Now as branches connected and abiding with Jesus, the true vine, how might we bear good fruit? If we look closely at a grapevine, one of the things we would notice is that the branches are very difficult to tell them apart individually. Like the zucchini plants my mother grew, all the branches twist and curl around one another to the point that you can’t tell where one starts and another stops.

Jesus uses the branch imagery to tell us that it’s not the achievement of an individual branch or its status that matters. The quality of branches and fruit depends solely on the quality of their connectedness to the vine. When it comes to discipleship, each “branch” or individual gives up his or her desire for individual achievement in order to become one of many encircling branches—a community that is rooted and nurtured by Christ and points to his reputation and quality, not their own.

To stay effectively and fruitfully connected to Jesus, we have to remember that branches are fruit-bearing, not fruit-making. We cannot be fruitful as a result of only our own efforts. Unless we abide in Jesus Christ, the true vine, we as branches won’t bear any fruit. Many pastors, for example, who have built large churches and famous reputations only find themselves crash and burn as a result of moral failure, which is frequently the result of a failure to stay intimately connected to Jesus. When a branch gets the idea that it can make fruit, make wine, on its own, it dries up, withers, and is no longer useful. The mission of a branch isn’t to look good or to call attention to itself, but to give all the glory to God, the one who is the vinedresser, the source of all life.

Mother’s Day

Since today is Mother’s Day, it occurred to me that the relationship of mother to child is also similar to what Jesus taught about being the Vine and the disciples being the branches.
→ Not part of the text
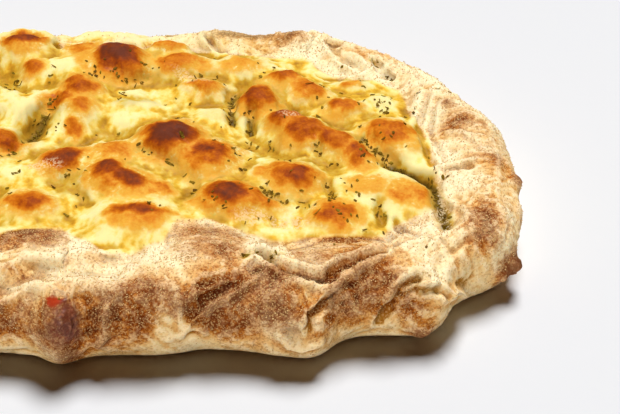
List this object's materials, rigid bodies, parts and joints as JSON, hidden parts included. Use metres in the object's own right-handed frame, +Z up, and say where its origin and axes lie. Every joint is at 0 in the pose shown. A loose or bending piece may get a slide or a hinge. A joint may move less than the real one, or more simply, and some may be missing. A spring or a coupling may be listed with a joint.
{
  "type": "focaccia",
  "caption": "Long oval focaccia with a puffed, floury, folded rim, a blistered golden crumb browned in spots, and dried herb flakes.",
  "frame": {"origin": "on the surface it rests on, under the middle of the bread's box", "axes": "+X along the bread's length, +Z up"},
  "size_m": [0.3984, 0.245, 0.0512],
  "materials": {
    "baked_dough": "baked bread: pale golden dough, floury rim, browned blisters, a little oil"
  },
  "bodies": {
    "root": {"focaccia": "baked_dough"}
  },
  "joints": []
}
Our lives, for the most part, would not have been possible without the love, care, and discipline like pruning away all the bad habits and behaviors that we have in the life that we received from our mother.

In honor of my mother who loved to grow her zucchinis much too big for them to taste good in a stir-fry, I read that at the University of Massachusetts in Amherst in 1875 made big news. The college president, William Smith Clark designed an experiment that amazed both agricultural specialists and the general public. Clark conducted an experiment in which he applied increasing weight to a squash. The squash kept pushing back at the weights, lifting heavier and heavier amounts as it grew. The experiment ended when the squash lifted 5000 pounds of weight. The story is amazing even 134 years later—who among us looks at the plants in our vegetable gardens and realizes that there is such power exerted by a simple vine or the fruit on it?

Whether we grow luscious bunches of grapes, large squashes or humongous zucchinis, when we are connected and abiding with Jesus Christ who is the true vine, we who are the branches, will do God’s work and give God all the glory.

Let us pray.

Dear Jesus, in ways too numerous to mention, you have drawn us toward yourself. You not only loved us, but you reached out to us, embraced us, and drew us toward your love. In countless moments, we caught glimpses of you, heard some parts of a word, felt some tug at our hearts that let us know that you were drawing us toward you. You connected with us and you found a way to stay connected.

We rest secure with the knowledge of your love, Lord Jesus. We know that though we fail you, your love does not fail us. Thus we gather this day in the confidence that because you abide in us, we will always abide in you and that nothing, not even our failings as disciples, can separate us from your abiding love. Amen.